Opinião

Quando a Autonomia esquece os direitos sociais das mulheres

A legalização da interrupção voluntária da gravidez é uma matéria sensível por influir em domínios difíceis de escrutinar como a emancipação feminina, a sexualidade, a saúde, os direitos humanos e questões de consciência.

Indicadores estatísticos oficiais provam os resultados e impactos positivos das políticas públicas promotoras da educação sexual, do planeamento familiar e da legalização da interrupção voluntária de gravidez.

A aplicação desta Lei na RAA, desde a sua promulgação em 2007, procurou envolver os três hospitais da Região e, conforme dados do Governo Regional, do total de médicos especialistas em Ginecologia/Obstetrícia, existem quatro médicos não objetores no Hospital do Divino Espírito Santo (HDES) e dois no Hospital da Horta (HH).

Todavia desde 2021 só no HH é que é possível às mulheres aceder a este direito.  

Às mulheres de São Miguel ou acompanhadas pelo HDES foi-lhes vetado o acesso a este direito por deliberação do Conselho de Administração deste Hospital, tendo em 2022 recorrido a este serviço 120 mulheres, de acordo com declarações do Diretor do Serviço de Obstetrícia do HDES, Dr. Carlos Ponte, e não apenas as 80 que o Governo refere terem sido encaminhadas para uma Clínica Privada no Continente.  

Independentemente do número, a deliberação do Conselho de Administração do HDES configura um claro retrocesso e põe em causa o acesso à liberdade e direitos das mulheres, da Ilha de São Miguel e da Região. Esta deliberação coloca-as numa situação de maior exposição e vulnerabilidade pelo recurso ao aborto cirúrgico e não médico, com uma maior invasão do corpo da mulher e sofrimento psicológico, sem esquecer o facto deste procedimento ter de ser feito fora da Região e da zona de conforto e da família e amigos.

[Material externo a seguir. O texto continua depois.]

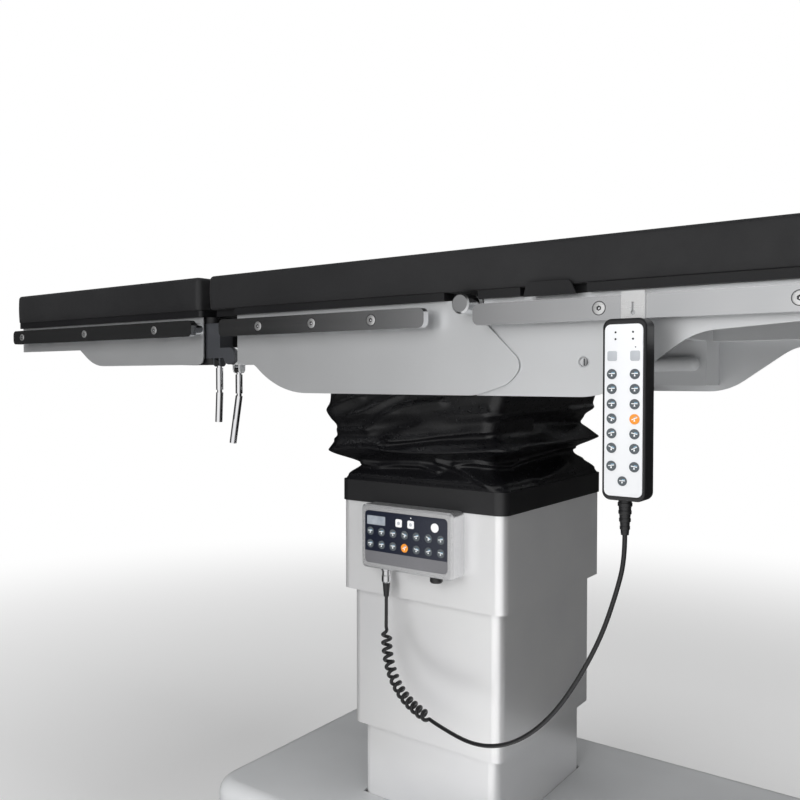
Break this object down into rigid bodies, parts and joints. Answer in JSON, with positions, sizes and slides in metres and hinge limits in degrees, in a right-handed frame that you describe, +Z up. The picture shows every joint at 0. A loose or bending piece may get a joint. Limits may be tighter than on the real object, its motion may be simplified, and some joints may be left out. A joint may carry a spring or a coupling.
{
  "type": "operating table",
  "caption": "Powered operating table: jointed padded top with side rails on a covered lift column, with a column key panel and a corded handset hung on the rail.",
  "frame": {"origin": "on the floor, on the lift column's vertical axis", "axes": "+X towards the head end of the tabletop, -Y towards the handset's side, +Z up"},
  "size_m": [1.98, 0.5826, 0.953],
  "materials": {
    "steel_cover": "satin, long-grain brushed sheet",
    "column_steel": "fine vertical-grain brushed sheet",
    "rail_steel": "bright drawn bar",
    "bright_pin": "polished",
    "frame_paint": "light grey, satin",
    "dark_paint": "dark grey, satin",
    "post_steel": "dark grey, satin",
    "plate_black": "black, matt",
    "mattress_cover": "charcoal coated cloth, matt",
    "bellows_rubber": "black, soft sheen",
    "band_black": "black, satin",
    "base_shell": "light grey, satin",
    "wheel_grey": "dark grey tread",
    "foot_black": "black, matt",
    "panel_silver": "silver, satin",
    "panel_sheet": "dark navy membrane",
    "socket_black": "black",
    "plug_chrome": "polished, with a black boot",
    "cord_black": "black, satin",
    "handset_black": "black, satin",
    "handset_sheet": "white membrane",
    "hook_steel": "satin"
  },
  "bodies": {
    "base": {"base_chassis": "dark_paint", "base_cover": "base_shell", "lift_post_lower": "post_steel", "cover_lower": "column_steel"},
    "floor_feet": {"floor_feet": "foot_black"},
    "column_middle": {"lift_post_middle": "post_steel", "cover_middle": "column_steel"},
    "column_top": {"lift_post_upper": "post_steel", "cover_upper": "column_steel", "column_head": "dark_paint", "bellows_band": "band_black", "bellows_lower": "bellows_rubber", "panel_housing": "panel_silver", "panel_keys": "panel_sheet", "spare_socket": "socket_black", "cord_plug": "plug_chrome", "cord_curl": "cord_black"},
    "yoke": {"tilt_block": "dark_paint"},
    "carriage": {"carriage": "frame_paint", "bellows_upper": "bellows_rubber"},
    "seat": {"seat_frame": "frame_paint", "seat_covers": "steel_cover", "seat_plate": "plate_black", "seat_mattress": "mattress_cover", "seat_rails": "rail_steel", "back_pivots": "bright_pin", "mattress_bend": "mattress_cover"},
    "back": {"back_frame": "frame_paint", "back_covers": "steel_cover", "back_plate": "plate_black", "back_mattress": "mattress_cover", "back_rails": "rail_steel", "handset_case": "handset_black", "handset_keys": "handset_sheet", "handset_hook": "hook_steel", "cord_lead": "cord_black"},
    "head": {"head_frame": "plate_black", "head_mattress": "mattress_cover"},
    "swivel_foot_left": {"caster_fork_foot_left": "bright_pin"},
    "wheel_foot_left": {"caster_wheel_foot_left": "wheel_grey"},
    "swivel_foot_right": {"caster_fork_foot_right": "bright_pin"},
    "wheel_foot_right": {"caster_wheel_foot_right": "wheel_grey"},
    "swivel_head_left": {"caster_fork_head_left": "bright_pin"},
    "wheel_head_left": {"caster_wheel_head_left": "wheel_grey"},
    "swivel_head_right": {"caster_fork_head_right": "bright_pin"},
    "wheel_head_right": {"caster_wheel_head_right": "wheel_grey"},
    "leg_knuckle_left": {"leg_knuckle_left": "dark_paint"},
    "leg_left": {"leg_frame_left": "plate_black", "leg_cover_left": "steel_cover", "leg_mattress_left": "mattress_cover", "leg_rail_left": "rail_steel"},
    "leg_lever_left": {"leg_lever_left": "bright_pin"},
    "seat_lever_left": {"seat_lever_left": "bright_pin"},
    "leg_knuckle_right": {"leg_knuckle_right": "dark_paint"},
    "leg_right": {"leg_frame_right": "plate_black", "leg_cover_right": "steel_cover", "leg_mattress_right": "mattress_cover", "leg_rail_right": "rail_steel"},
    "leg_lever_right": {"leg_lever_right": "bright_pin"},
    "seat_lever_right": {"seat_lever_right": "bright_pin"}
  },
  "joints": [
    {"name": "feet_retract", "type": "slide", "parent": "base", "child": "floor_feet", "axis": [0, 0, 1], "range_m": [0, 0.012]},
    {"name": "swivel_foot_left", "type": "hinge", "parent": "base", "child": "swivel_foot_left", "pos_m": [-0.215, -0.145, 0.112], "axis": [0, 0, 1], "continuous": true},
    {"name": "roll_foot_left", "type": "hinge", "parent": "swivel_foot_left", "child": "wheel_foot_left", "pos_m": [-0.24, -0.145, 0.051], "axis": [0, 1, 0], "continuous": true},
    {"name": "swivel_foot_right", "type": "hinge", "parent": "base", "child": "swivel_foot_right", "pos_m": [-0.215, 0.145, 0.112], "axis": [0, 0, 1], "continuous": true},
    {"name": "roll_foot_right", "type": "hinge", "parent": "swivel_foot_right", "child": "wheel_foot_right", "pos_m": [-0.24, 0.145, 0.051], "axis": [0, 1, 0], "continuous": true},
    {"name": "swivel_head_left", "type": "hinge", "parent": "base", "child": "swivel_head_left", "pos_m": [0.515, -0.145, 0.112], "axis": [0, 0, 1], "continuous": true},
    {"name": "roll_head_left", "type": "hinge", "parent": "swivel_head_left", "child": "wheel_head_left", "pos_m": [0.49, -0.145, 0.051], "axis": [0, 1, 0], "continuous": true},
    {"name": "swivel_head_right", "type": "hinge", "parent": "base", "child": "swivel_head_right", "pos_m": [0.515, 0.145, 0.112], "axis": [0, 0, 1], "continuous": true},
    {"name": "roll_head_right", "type": "hinge", "parent": "swivel_head_right", "child": "wheel_head_right", "pos_m": [0.49, 0.145, 0.051], "axis": [0, 1, 0], "continuous": true},
    {"name": "lift", "type": "slide", "parent": "base", "child": "column_top", "axis": [0, 0, 1], "range_m": [-0.16, 0.09]},
    {"name": "lift_middle", "type": "slide", "parent": "base", "child": "column_middle", "axis": [0, 0, 1], "range_m": [-0.096, 0.054]},
    {"name": "pitch", "type": "hinge", "parent": "column_top", "child": "yoke", "pos_m": [0, 0, 0.71], "axis": [0, 1, 0], "range_deg": [-25, 25], "deforming": ["bellows_lower"]},
    {"name": "side_tilt", "type": "hinge", "parent": "yoke", "child": "carriage", "pos_m": [0, 0, 0.71], "axis": [1, 0, 0], "range_deg": [-18, 18], "deforming": ["bellows_upper"]},
    {"name": "top_slide", "type": "slide", "parent": "carriage", "child": "seat", "axis": [-1, 0, 0], "range_m": [-0.18, 0.11]},
    {"name": "back_hinge", "type": "hinge", "parent": "seat", "child": "back", "pos_m": [0.144, 0, 0.8837], "axis": [0, -1, 0], "range_deg": [-40, 80], "deforming": ["mattress_bend", "cord_lead"]},
    {"name": "head_hinge", "type": "hinge", "parent": "back", "child": "head", "pos_m": [0.775, 0, 0.8837], "axis": [0, -1, 0], "range_deg": [-60, 30]},
    {"name": "leg_flex_left", "type": "hinge", "parent": "seat", "child": "leg_knuckle_left", "pos_m": [-0.292, -0.23, 0.829], "axis": [0, -1, 0], "range_deg": [-8, 90]},
    {"name": "leg_spread_left", "type": "hinge", "parent": "leg_knuckle_left", "child": "leg_left", "pos_m": [-0.342, -0.232, 0.853], "axis": [0, 0, 1], "range_deg": [0, 45]},
    {"name": "leg_lever_left", "type": "hinge", "parent": "leg_knuckle_left", "child": "leg_lever_left", "pos_m": [-0.32, -0.238, 0.819], "axis": [-1, 0, 0], "range_deg": [0, 40]},
    {"name": "seat_lever_left", "type": "hinge", "parent": "seat", "child": "seat_lever_left", "pos_m": [-0.31, -0.207, 0.809], "axis": [1, 0, 0], "range_deg": [0, 40]},
    {"name": "leg_flex_right", "type": "hinge", "parent": "seat", "child": "leg_knuckle_right", "pos_m": [-0.292, 0.23, 0.829], "axis": [0, -1, 0], "range_deg": [-8, 90]},
    {"name": "leg_spread_right", "type": "hinge", "parent": "leg_knuckle_right", "child": "leg_right", "pos_m": [-0.342, 0.232, 0.853], "axis": [0, 0, -1], "range_deg": [0, 45]},
    {"name": "leg_lever_right", "type": "hinge", "parent": "leg_knuckle_right", "child": "leg_lever_right", "pos_m": [-0.32, 0.238, 0.819], "axis": [1, 0, 0], "range_deg": [0, 40]},
    {"name": "seat_lever_right", "type": "hinge", "parent": "seat", "child": "seat_lever_right", "pos_m": [-0.31, 0.207, 0.809], "axis": [-1, 0, 0], "range_deg": [0, 40]}
  ],
  "couplings": [
    {"joint": "lift_middle", "follows": "lift", "ratio": 0.6}
  ]
}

Ou seja, por decisão da Administração do HDES e com a cumplicidade deste Governo de direita, as mulheres que têm necessidade de recorrer à interrupção voluntária da gravidez são, desde 2021, obrigadas a ir para uma clínica privada no continente quando o próprio Governo confirma existirem 4 médicos especialistas não objetores de consciência.

Uma decisão que não só põe em causa a saúde das mulheres que têm de se deslocar ao continente por vários dias como, também, gera mais encargos para o Serviço Regional de Saúde.

Uma decisão que viola os direitos sociais europeus das mulheres açorianas, que agrava a sua condição insular e que não cumpre nem honra a condição autonómica da Região.

Hoje, dia 29 de maio de 2023, comemoramos a Autonomia Legislativa Regional dos Açores na Ilha do Pico.

Uma comemoração que se aproxima dos 50 Anos de Autonomia e, no entanto, situações como esta alertam-nos para as ameaças aos valores de abril e o tanto que ainda há a fazer pela igualdade e pela salvaguarda dos direitos sociais dos Açorianos e Açorianas.